Thank you for reading and I hope you take a moment to feel things this week. As always, I would love to hear from you—on anything from (your) suffering to meditations.
Please like or share this post as it helps me reach a wider audience <3
With love, peace, and gratitude,
Melis
Might be slightly unrelated but;
Today at the office, I noticed a slide titled “this week’s focus” on the shared screen of someone presenting via Google Meet. It made me wonder: do they use the same slide every week? This small observation reminded me once again how plastic and mechanical the world we live in has become. Your piece on “doing nothing” also made me think about how the real question might not be about doing nothing, but about whether the things we do are meaningful at all.
Our minds often operate like a kanban board, where moving tasks to the “done” column provides a sense of temporary relief. But is this true rest? Or does it stop us from questioning whether the tasks we complete truly matter? The act of ticking off a task can create an illusion of lightness, but in practice, it rarely addresses the deeper question of value.

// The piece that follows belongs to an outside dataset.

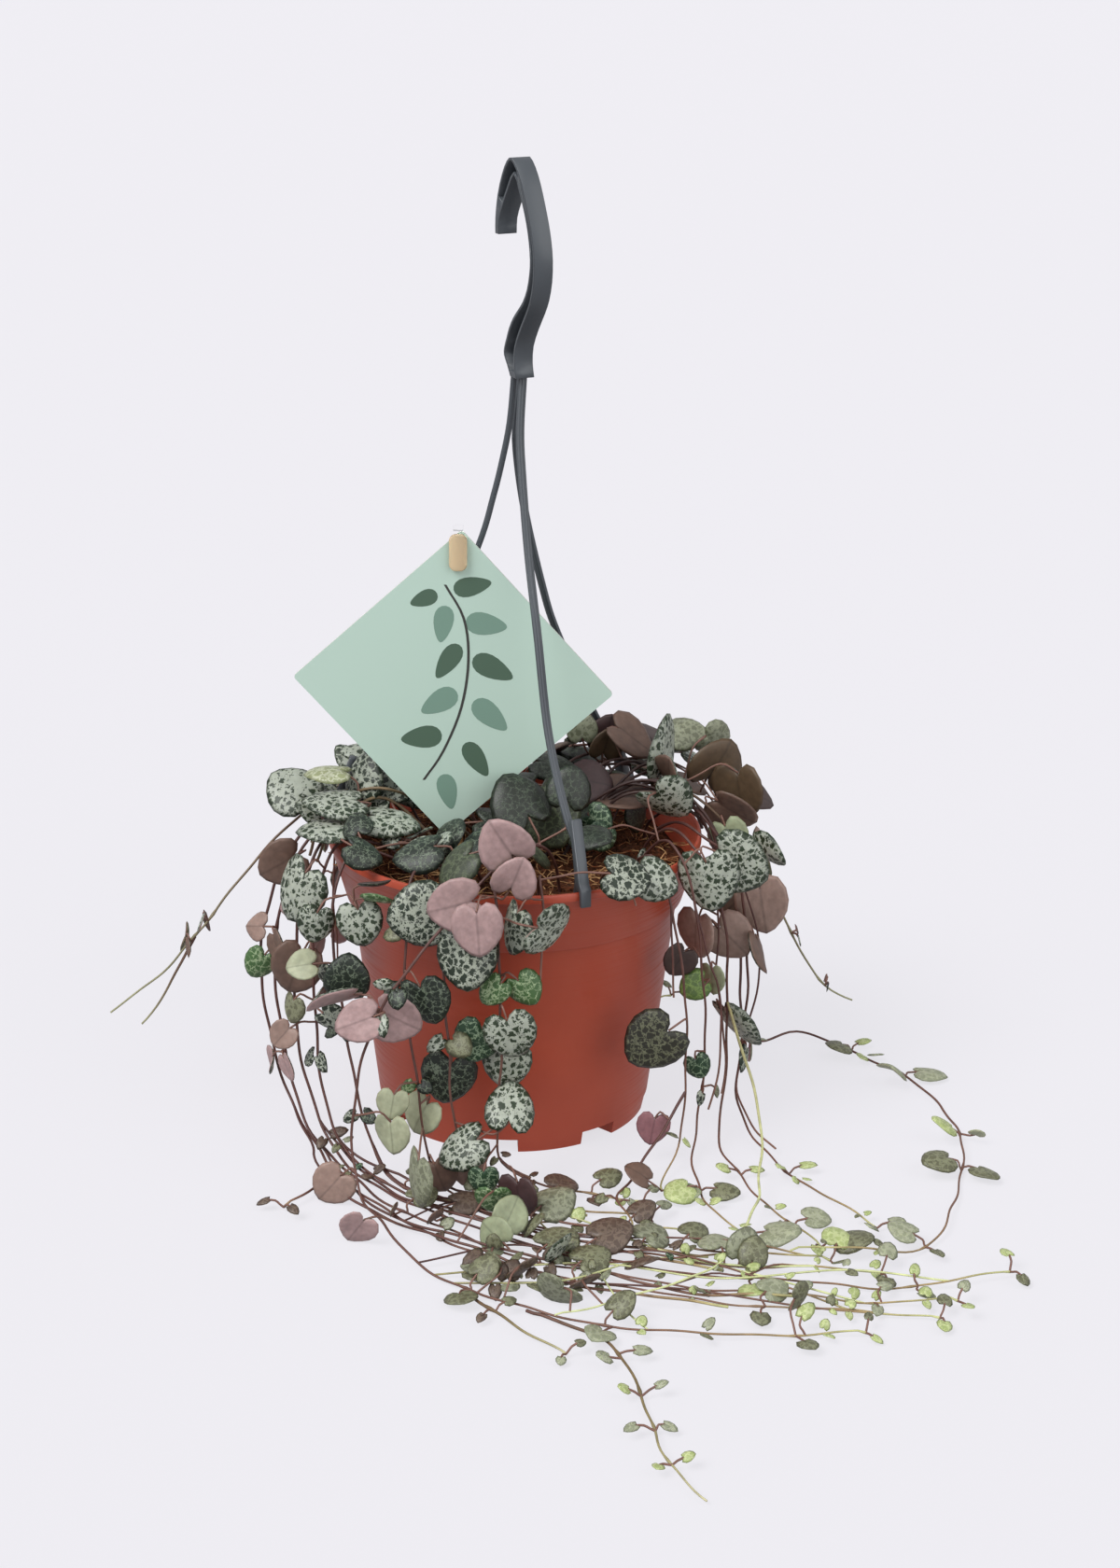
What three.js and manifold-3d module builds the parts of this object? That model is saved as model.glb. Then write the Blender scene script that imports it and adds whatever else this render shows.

As you pointed out, even the concept of rest has been functionalized in modern life. We turn “doing nothing” into yet another goal. However, true rest might not be about what we do or don’t do, but about reflecting on the residue these actions leave behind. The mind doesn’t truly rest when tasks are exhausted but when those tasks hold meaning—or when they don’t and we acknowledge that.
The real challenge, then, isn’t just to clear our minds but to evaluate whether what fills them is worth it. It’s not about whether a task is complete but about the mark it leaves on our consciousness. Perhaps we need a shift from “task moved to done” to “task moved to meaningful.”